Веки словно были склеены сиропом. Я перевернулась на другой бок, путаясь в одеяле. Нужное имя ускользало. Рэндальф? Руфус? Реджинальд?..
- ...Роджер! Роджер, откликнись немедленно!
Здесь темно. Всюду липкие нити, как паутина, только много толще. Кричит женщина; кажется, немолодая и привыкшая говорить тихо. Голос у неё срывается.
- Да, мама. Не беспокойся, я тут. Только проводил доктора Нотингейла.
Его голос юный, мягкий - слушаешь и словно мыльные пузыри на ладони перекатываешь.
Мне становится любопытно. Я делаю шаг - сквозь переплетение нитей, преодолевая упругое сопротивление темноты - и попадаю в странную галерею. Стены, пол, потолок - всё покрыто ажурным лишайником, точно ствол древнего дерева. Напротив окна стоят двое. У женщины вместо головы - перепутанные клочья цветного тумана. Мужчина выше её на две ладони; волосы у него тёмные, почти чёрные, но хватает и седины.
- Не беспокойся, мама. Она обязательно поправится...
- Где моя шаль, Роджер? Эта негодная Энни украла её?
- Нет, мама, она никак не могла этого сделать. И её зовут Джудит...
Я тенью прохожу сквозь них. Любопытно, кто такая Джудит и куда пропала шаль, но мой путь лежит дальше. По галерее, по мягкому лишайнику; вверх по лестнице, поросшей мхом и грибами; сквозь череду крохотных комнат, перетянутых паутиной, захламлённых; мимо красивой рыжеволосой девушки, повторяющей тихо: "Мой, мой, мой"...
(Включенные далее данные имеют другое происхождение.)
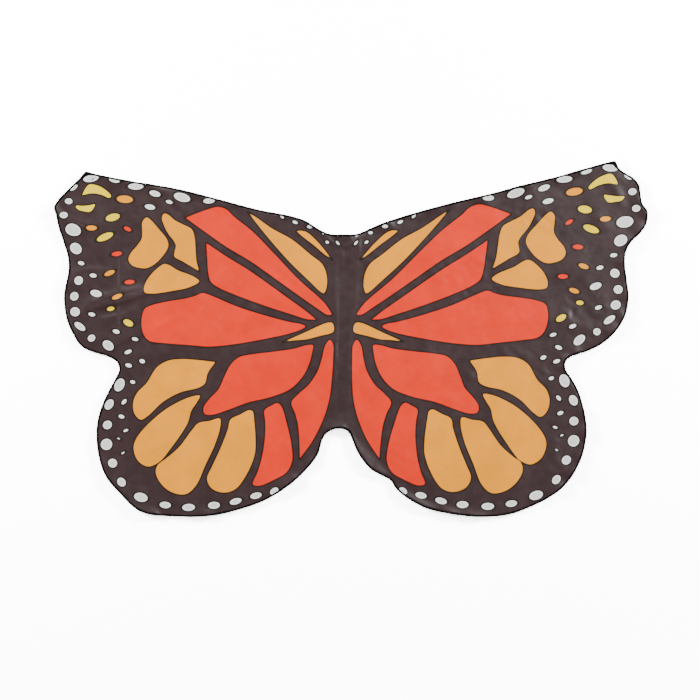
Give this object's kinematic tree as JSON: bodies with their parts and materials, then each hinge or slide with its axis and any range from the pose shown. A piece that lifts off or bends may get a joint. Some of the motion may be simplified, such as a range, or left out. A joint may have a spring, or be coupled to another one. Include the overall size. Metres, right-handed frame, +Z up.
{
  "type": "fairy wings",
  "caption": "Child's soft butterfly costume wings: printed satin cloth with a rolled hem, elastic shoulder straps and elastic finger loops sewn underneath.",
  "frame": {"origin": "middle of the footprint, on the surface that the spread wings lie on", "axes": "+X along the span towards the wearer's right wing tip, +Y towards the neck, +Z up out of the printed face"},
  "size_m": [1.1848, 0.7086, 0.0028],
  "materials": {
    "printed_satin": "printed polyester satin, dark brown-black ground with red, amber, yellow and white cells",
    "hem_thread": "black thread, rolled and overlocked",
    "black_elastic": "flat braided elastic",
    "tack_thread": "dark zigzag sewing thread",
    "label_satin": "blank white satin ribbon"
  },
  "bodies": {
    "back": {"back_cloth": "printed_satin", "neck_hem": "hem_thread", "tail_hem": "hem_thread", "left_strap_top_end": "black_elastic", "left_strap_bottom_end": "black_elastic", "right_strap_top_end": "black_elastic", "right_strap_bottom_end": "black_elastic", "left_strap_top_tack": "tack_thread", "left_strap_bottom_tack": "tack_thread", "right_strap_top_tack": "tack_thread", "right_strap_bottom_tack": "tack_thread", "care_label": "label_satin", "care_label_stitch": "tack_thread"},
    "left_wing": {"left_wing_cloth": "printed_satin", "left_wing_hem": "hem_thread", "left_finger_loop_tab": "black_elastic", "left_finger_loop_tack": "tack_thread"},
    "right_wing": {"right_wing_cloth": "printed_satin", "right_wing_hem": "hem_thread", "right_finger_loop_tab": "black_elastic", "right_finger_loop_tack": "tack_thread"},
    "left_strap": {"left_shoulder_strap": "black_elastic"},
    "right_strap": {"right_shoulder_strap": "black_elastic"},
    "left_finger": {"left_finger_loop": "black_elastic"},
    "right_finger": {"right_finger_loop": "black_elastic"}
  },
  "joints": [
    {"name": "left_wing_fold", "type": "hinge", "parent": "back", "child": "left_wing", "pos_m": [-0.06181, 0, 0.0028], "axis": [0, 1, 0], "range_deg": [0, 90]},
    {"name": "right_wing_fold", "type": "hinge", "parent": "back", "child": "right_wing", "pos_m": [0.03019, 0, 0.0028], "axis": [0, -1, 0], "range_deg": [0, 90]},
    {"name": "left_strap_swing", "type": "hinge", "parent": "back", "child": "left_strap", "pos_m": [-0.0538, 0.19244, 0], "axis": [0.1227, -0.9924, 0], "range_deg": [0, 90]},
    {"name": "right_strap_swing", "type": "hinge", "parent": "back", "child": "right_strap", "pos_m": [0.02219, 0.19241, 0], "axis": [0.1227, 0.9924, 0], "range_deg": [0, 90]},
    {"name": "left_finger_loop_swing", "type": "hinge", "parent": "left_wing", "child": "left_finger", "pos_m": [-0.51365, 0.31704, 0], "axis": [0.7071, 0.7071, 0], "range_deg": [0, 90]},
    {"name": "right_finger_loop_swing", "type": "hinge", "parent": "right_wing", "child": "right_finger", "pos_m": [0.51243, 0.33618, 0], "axis": [0.788, -0.6157, 0], "range_deg": [0, 90]}
  ]
}
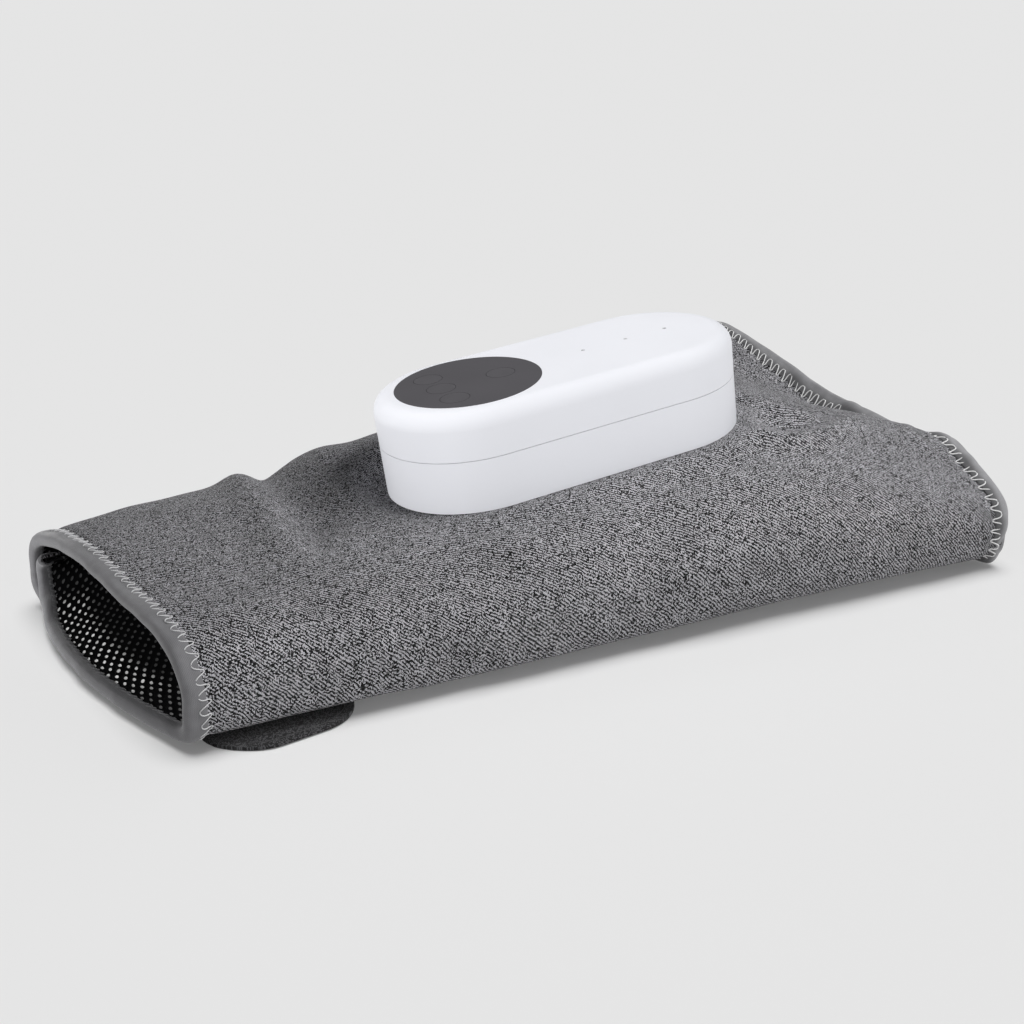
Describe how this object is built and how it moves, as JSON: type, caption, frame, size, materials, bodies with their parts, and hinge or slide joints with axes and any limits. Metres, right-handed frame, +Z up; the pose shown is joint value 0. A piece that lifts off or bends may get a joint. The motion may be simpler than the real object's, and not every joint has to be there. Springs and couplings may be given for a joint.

В бедной спальне, где есть лишь кровать, застланная лоскутным одеялом, и большой короб у стены, доверху набитый фарфоровыми статуэтками, кружевными салфетками и серебряными вилками, я останавливаюсь. Воздух здесь болезненно красноватый, пахнет холодным металлом; тело у меня тяжелеет. В маленькое круглое окно кто-то непрестанно стучит, и мне страшно туда смотреть.
Одеяло немного сползает; под ним женщина, тонкая, сухая и белая, как бумажный лист. Она умирает - умирает прямо сейчас, и я знаю это наверняка, потому что она меня видит.
- Ты за мной? - хрипло спрашивает она. Глаза у неё виноватые, налитые слезами. - Я не хотела его брать, ей-ей. Случайно вышло. Ох, кабы я могла вернуться и не взять его... Всё я виновата, всё я...
Она бормочет всё тише; с каждым "я виновата" в комнате делается чуточку светлее, а в окно стучат тише. Мне многое хочется ей сказать, бедняжке, но губы немеют и размыкаются только ради пустого:
- Не бойся, Джудит. Я ему расскажу.
Я понятия не имею, что это значит.
Но Джудит улыбается - совсем недолго, пока тут не становится ослепительно, до боли светло.
Когда я очнулась, лицо у меня было мокрым от слёз, а дыхание сбилось.